La décision de justice de la cour de la CEDEAO étant inviolable, elle rend impossible le déploiement de l’Ecomog. Comment l’ONUCI pourrait-elle utiliser la force pour s’interposer entre les combattants alors que l’usage de la force est interdit par la cour de justice de la CEDEAO ? Le chapitre 7 de la charte de l’ONU qui régit l’engagement de l’ONUCI et qui prévoit l’utilisation de la force peut-il prévaloir sur l’article 23 du règlement de la Chambre de la cour de justice de la CEDEAO qui interdit l’usage de la force avant l’analyse juridique du dossier le 9 Mai prochain pour régler le conflit ivoirien? Qui porte alors la responsabilité de guerre civile et des massacres en cours en Côte d’Ivoire? Est-ce l’ONU ou la Cour de justice de la CEDEAO qui étant au fait de l’urgence de la situation en Côte d’Ivoire et informée de la décision contraignante du panel des 5 chefs d’Etat de l’UA reconnaissant Alassane Dramane Ouattara comme président régulièrement élu, a malgré tout, décidé, de manière irresponsable, de renvoyer l’analyse du dossier au 9 mai prochain alors que des tueries massives sont perpétrées au quotidien en Côte d’Ivoire ?

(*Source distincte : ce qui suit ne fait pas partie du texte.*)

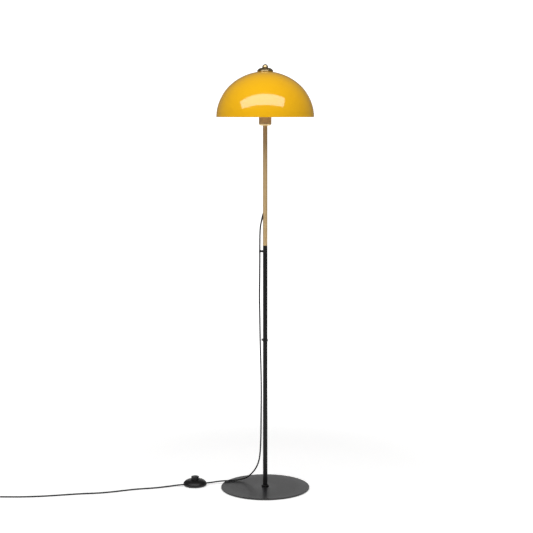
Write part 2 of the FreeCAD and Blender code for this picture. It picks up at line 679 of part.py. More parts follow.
# The gold tube has a slanting slot for the lead; the rubber bush lines it
def along_exit(name, radius, length, start=0):
    """A cylinder along the lead's exit, from start mm above its outer face."""
    piece = cylinder(name, radius, length)
    sideways = "%s * sin(%s) - %s" % (start, exit_lean.text, exit_reach.text)
    upwards = "%s * cos(%s) + %s" % (start, exit_lean.text, exit_height.text)
    piece.setExpression("Placement.Base.x", sideways)
    piece.setExpression("Placement.Base.z", upwards)
    piece.Placement.Rotation = FreeCAD.Rotation(Vector(0, 1, 0), exit_lean.number)
    piece.setExpression("Placement.Rotation.Angle", exit_lean.text)
    return piece


upper_body = turned("upper_tube_blank", tube_profile(upper_tube_length), z=upper_joint)
slot = along_exit("lead_slot", exit_bush_radius + press_gap, exit_bush_length + 2 * overrun, -overrun)
keep(cut("upper_tube", upper_body, slot))

bush_blank = along_exit("exit_bush_blank", exit_bush_radius, exit_bush_length)
bush_bore = cord_radius + exit_bush_gap
bush_hole = along_exit("exit_bush_hole", bush_bore, exit_bush_length + 2 * overrun, -overrun)
keep(cut("exit_bush", bush_blank, bush_hole))


# ---------------------------------------------------------------------------------------------
# Lead clips: a band sprung round the tube, an arm, and an open hook
# ---------------------------------------------------------------------------------------------
def lead_clip(label, height, turn):
    band_radius = pole_radius + slip_gap + clip_wall
    hook_bore = cord_radius + clip_hook_gap
    hook_radius = hook_bore + clip_wall
    band = cylinder(label + "_band", band_radius, clip_height, turn=clip_opening / 2, angle=-clip_opening + 360)
    hook = cylinder(
        label + "_hook", hook_radius, clip_height, x=-clip_hook_reach,
        turn=clip_hook_opening / 2 + 180, angle=-clip_hook_opening + 360)
    arm_start = clip_hook_reach - hook_bore
    arm = box(
        label + "_arm", arm_start - pole_radius - slip_gap, clip_arm_width, clip_height,
        x=-arm_start, y=-clip_arm_width / 2)
    solid = fuse(label + "_solid", [band, hook, arm])
    through = clip_height + 2 * overrun
    pole_hole = cylinder(label + "_pole_hole", pole_radius + slip_gap, through, z=-overrun)
    lead_hole = cylinder(label + "_lead_hole", hook_bore, through, x=-clip_hook_reach, z=-overrun)
    holes = fuse(label + "_holes", [pole_hole, lead_hole])
    clip = cut(label, solid, holes)
    return keep(set_placement(clip, z=height - clip_height / 2, turn=turn))


lead_clip("upper_cord_clip", upper_joint - upper_clip_drop, 0)
lead_clip("lower_cord_clip", lower_joint + lower_clip_rise, lower_clip_turn)


# ---------------------------------------------------------------------------------------------
# Lampholder: hollow nipple and nut, brass cup, and an E27 holder with a threaded skirt
# ---------------------------------------------------------------------------------------------
nipple_bottom = pole_top - nipple_depth
keep(turned("threaded_nipple", [
    (nipple_bore, 0), (nipple_radius, 0), (nipple_radius, nipple_length), (nipple_bore, nipple_length)],
    z=nipple_bottom))

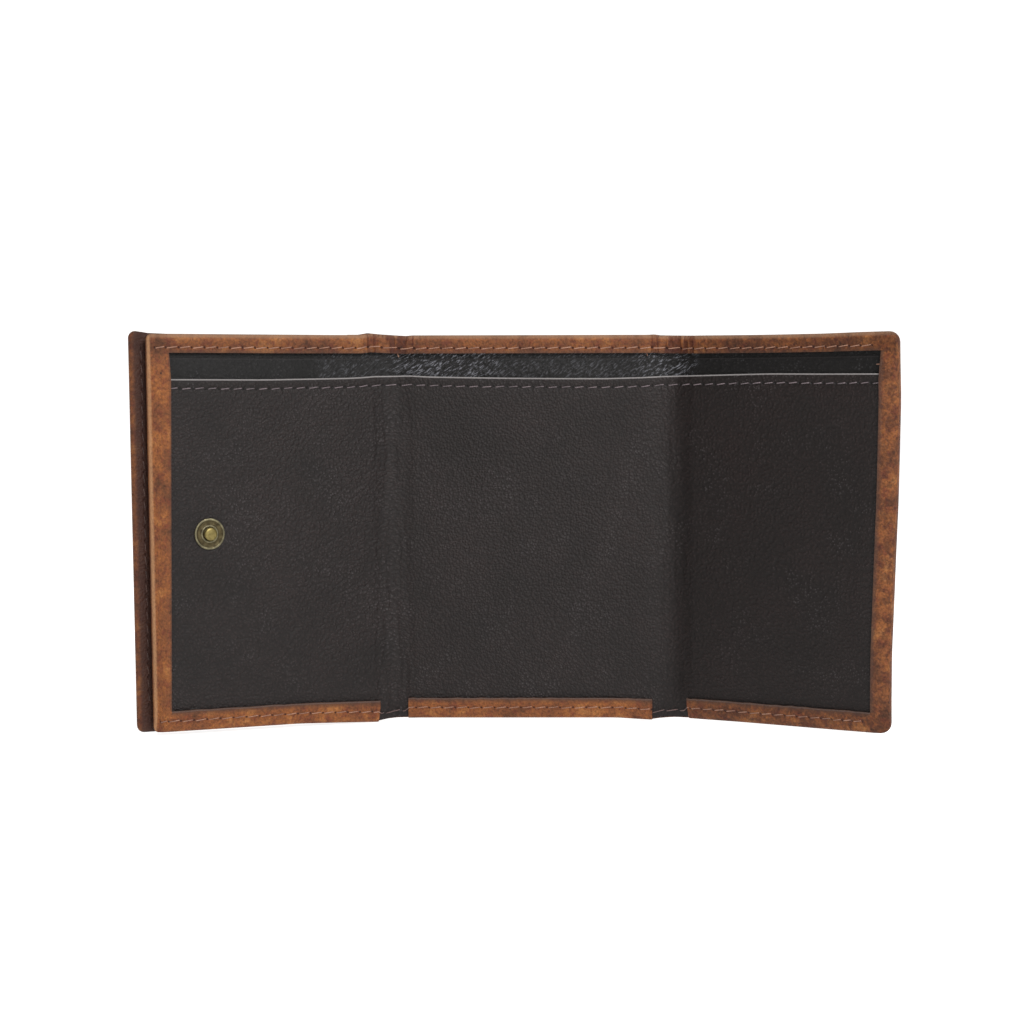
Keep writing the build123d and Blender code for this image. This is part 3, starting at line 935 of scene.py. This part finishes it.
    # Gathers where the borders bend at the folds, with painted shade darkening their creases
    stretched = add_node(tree, "ShaderNodeMapping", Vector=cut, Scale=(0.9, 0.09, 0.3))
    gather = add_node(tree, "ShaderNodeTexNoise", Vector=stretched, Scale=1.0, Detail=2.0, Roughness=0.6)
    folds = [band(tree, add_node(tree, "ShaderNodeMath", {"operation": "COMPARE"}, i0=(parts, 0), i1=place, i2=5.5), 0.0, 1.0) for place in (left_axis[0] - 0.5, right_axis[0] + 0.3)]
    at_fold = add_node(tree, "ShaderNodeMath", {"operation": "ADD"}, i0=folds[0], i1=folds[1])
    crease = add_node(tree, "ShaderNodeMath", {"operation": "MULTIPLY"}, i0=at_fold, i1=band(tree, gather, 0.42, 0.56, 1.0, 0.0))
    crease = add_node(tree, "ShaderNodeMath", {"operation": "MULTIPLY"}, i0=crease, i1=band(tree, (parts, 1), 88.0, 94.0, 0.25, 1.0))
    seam = add_node(tree, "ShaderNodeMath", {"operation": "COMPARE"}, i0=(parts, 0), i1=left_axis[0] + 4.5, i2=0.16)
    seam = add_node(tree, "ShaderNodeMath", {"operation": "MULTIPLY"}, i0=seam, i1=band(tree, (parts, 1), height - 4.6, height - 3.6))
    crease = add_node(tree, "ShaderNodeMath", {"operation": "MAXIMUM"}, i0=crease, i1=seam)
    tone = mixed(tree, crease, tone, (0.55, 0.42, 0.4, 1.0), "MULTIPLY")
    rough = add_node(tree, "ShaderNodeMapRange", Value=patches, From_Min=0.3, From_Max=0.7, To_Min=0.68, To_Max=0.5)
    lift = add_node(tree, "ShaderNodeMath", {"operation": "MULTIPLY_ADD"}, i0=pulled, i1=-2.0, i2=pores)
    lift = add_node(tree, "ShaderNodeMath", {"operation": "MULTIPLY_ADD"}, i0=crease, i1=-1.2, i2=lift)
    relief = add_node(tree, "ShaderNodeBump", Strength=0.6, Distance=0.0003, Height=lift)
    wear(tree, shader, Base_Color=tone, Roughness=rough, Normal=relief)
    return made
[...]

Certes la responsabilité de protéger les civils en Côte d’Ivoire incombe aux forces internationales de l’ONUCI qui en ont clairement le mandat. Mais comment le faire quand l’argument de sa partialité agité par le camp Gbagbo est implicitement cautionné par le silence des organisations internationales du continent et quand l’usage de la force est interdit par la cour de justice de la CEDEAO ? Est-il juste d’accuser l’ONU d’indifférence devant l’agression des populations civiles par les milices et forces armées de l’ancien couple présidentiel ? N’est-il pas alors plus juste de dire qu’en Côte d’Ivoire des hommes de chair et de sang meurent tous les jours dans l’indifférence des organisations régionales et continentales africaines qui s’ingénient à reporter les solutions par des discussions sans fin et même à les bloquer par des arguties juridiques ? Le Conseil de sécurité de l’ONU peut-il prendre une décision qui passe outre la décision de la cour de justice de la CEDEAO interdisant l’usage de la force ? Entre le conseil de sécurité de l’ONU, et la Cour de justice de la CEDEAO qui peut-on ou doit-on accuser d’indifférence à la mort de milliers d’Africains et au massacre de plusieurs centaines de négros ivoiriens par l’ancien couple présidentiel ivoirien dont la requête en annulation de la décision contraignante de l’UA vient d’être acceptée par la Cour de justice de la CEDEAO ?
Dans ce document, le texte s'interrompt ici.